## [THE TASK]
Only the lines from the start up to and including the line containing "return np.vstack([[(0, BUTT_Y)], right, right[::-1]" should be repeated, word for word.

** START **

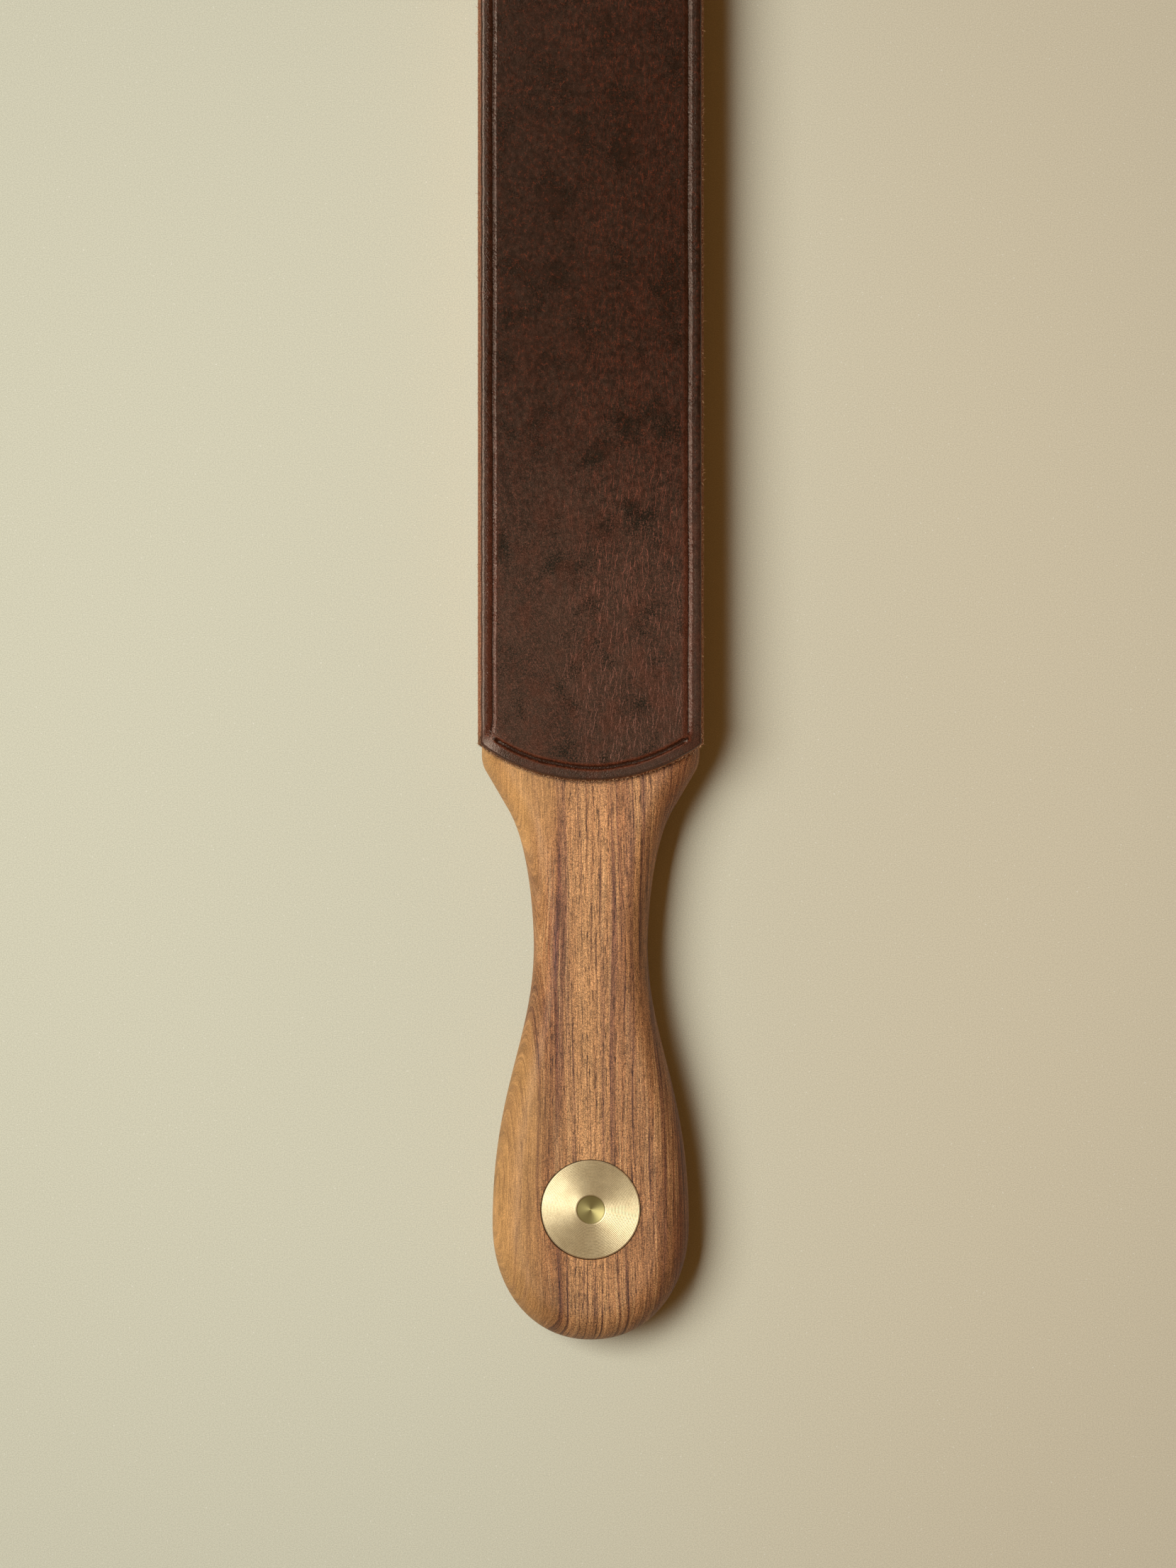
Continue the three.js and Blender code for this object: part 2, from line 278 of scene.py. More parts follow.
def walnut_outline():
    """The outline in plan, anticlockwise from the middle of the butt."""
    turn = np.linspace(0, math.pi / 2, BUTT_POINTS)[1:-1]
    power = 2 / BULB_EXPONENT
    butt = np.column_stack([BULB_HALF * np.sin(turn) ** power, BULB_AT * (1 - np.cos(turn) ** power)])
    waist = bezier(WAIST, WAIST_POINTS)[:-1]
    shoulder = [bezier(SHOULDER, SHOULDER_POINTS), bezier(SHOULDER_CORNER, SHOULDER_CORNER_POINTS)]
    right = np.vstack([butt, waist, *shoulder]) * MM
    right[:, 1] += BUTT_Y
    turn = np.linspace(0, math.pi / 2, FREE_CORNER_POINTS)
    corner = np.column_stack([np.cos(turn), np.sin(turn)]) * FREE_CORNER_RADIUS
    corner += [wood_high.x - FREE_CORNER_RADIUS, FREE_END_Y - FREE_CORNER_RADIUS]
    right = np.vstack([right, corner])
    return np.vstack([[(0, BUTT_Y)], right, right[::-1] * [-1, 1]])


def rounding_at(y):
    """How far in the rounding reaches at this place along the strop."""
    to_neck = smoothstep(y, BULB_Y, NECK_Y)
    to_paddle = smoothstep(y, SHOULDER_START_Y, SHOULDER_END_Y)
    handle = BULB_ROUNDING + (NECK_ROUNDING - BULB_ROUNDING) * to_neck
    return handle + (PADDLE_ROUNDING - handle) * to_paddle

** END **

## [TASK RESPONSE]
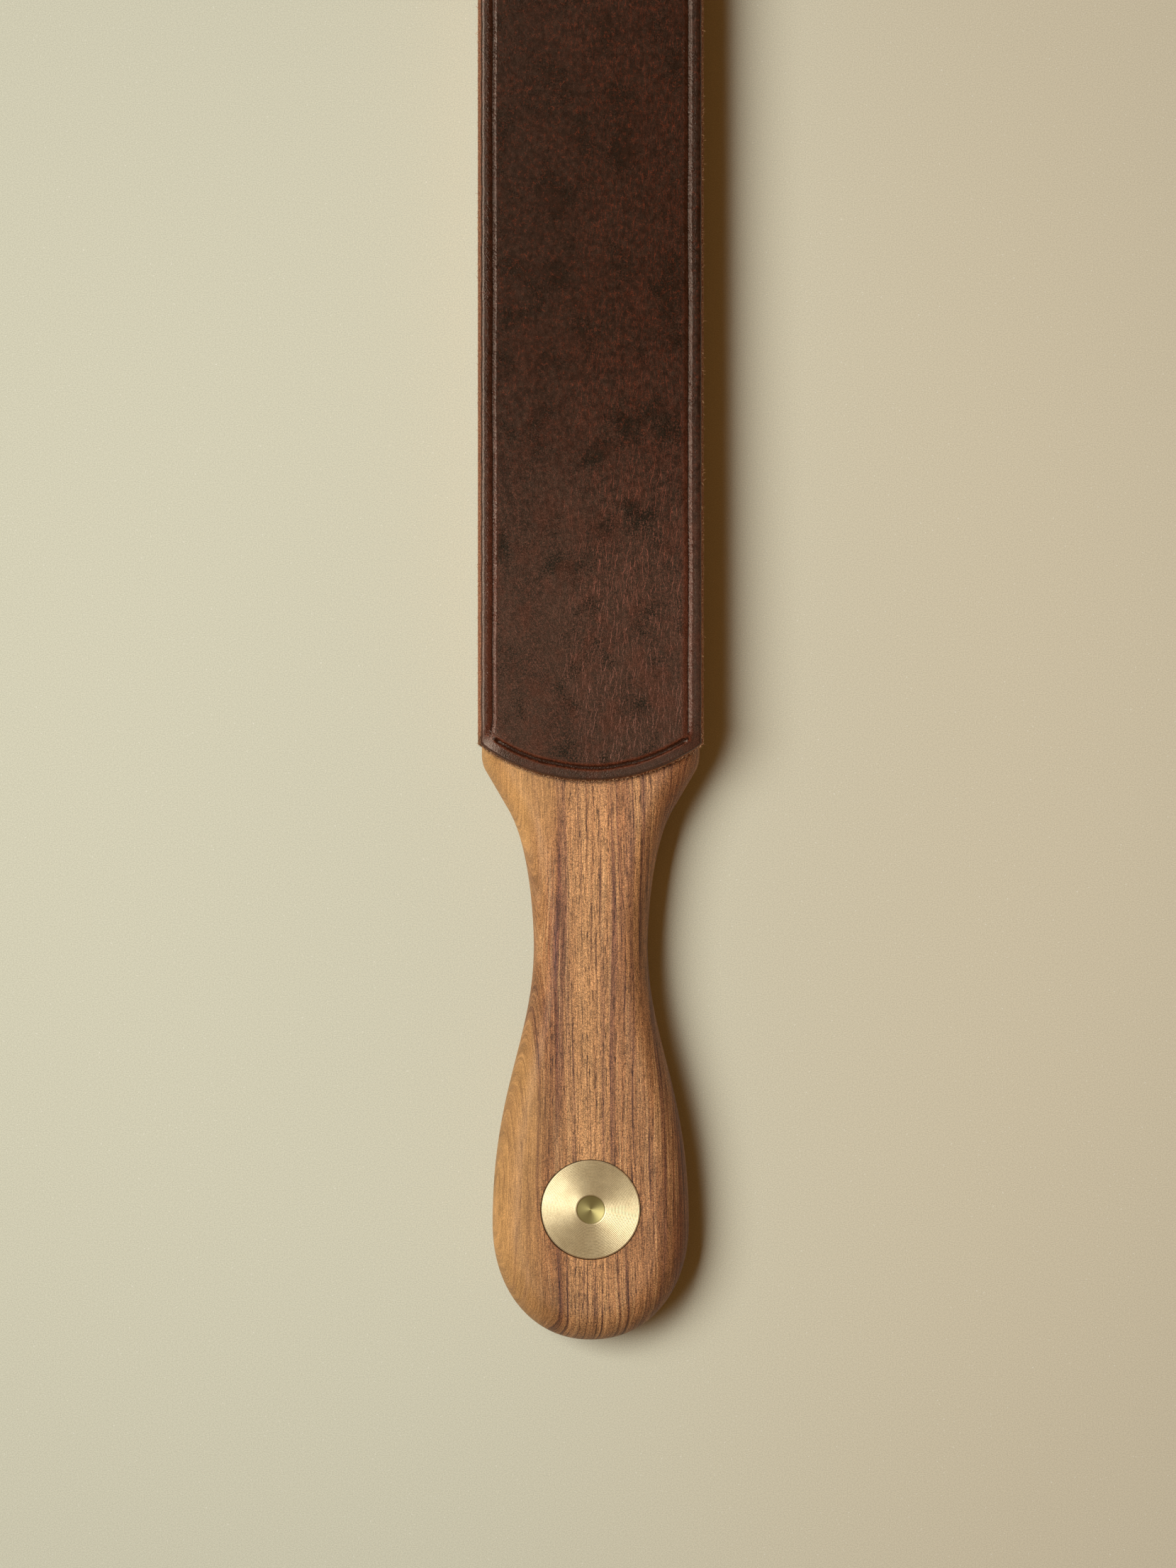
Continue the three.js and Blender code for this object: part 2, from line 278 of scene.py. More parts follow.
def walnut_outline():
    """The outline in plan, anticlockwise from the middle of the butt."""
    turn = np.linspace(0, math.pi / 2, BUTT_POINTS)[1:-1]
    power = 2 / BULB_EXPONENT
    butt = np.column_stack([BULB_HALF * np.sin(turn) ** power, BULB_AT * (1 - np.cos(turn) ** power)])
    waist = bezier(WAIST, WAIST_POINTS)[:-1]
    shoulder = [bezier(SHOULDER, SHOULDER_POINTS), bezier(SHOULDER_CORNER, SHOULDER_CORNER_POINTS)]
    right = np.vstack([butt, waist, *shoulder]) * MM
    right[:, 1] += BUTT_Y
    turn = np.linspace(0, math.pi / 2, FREE_CORNER_POINTS)
    corner = np.column_stack([np.cos(turn), np.sin(turn)]) * FREE_CORNER_RADIUS
    corner += [wood_high.x - FREE_CORNER_RADIUS, FREE_END_Y - FREE_CORNER_RADIUS]
    right = np.vstack([right, corner])
    return np.vstack([[(0, BUTT_Y)], right, right[::-1] * [-1, 1]])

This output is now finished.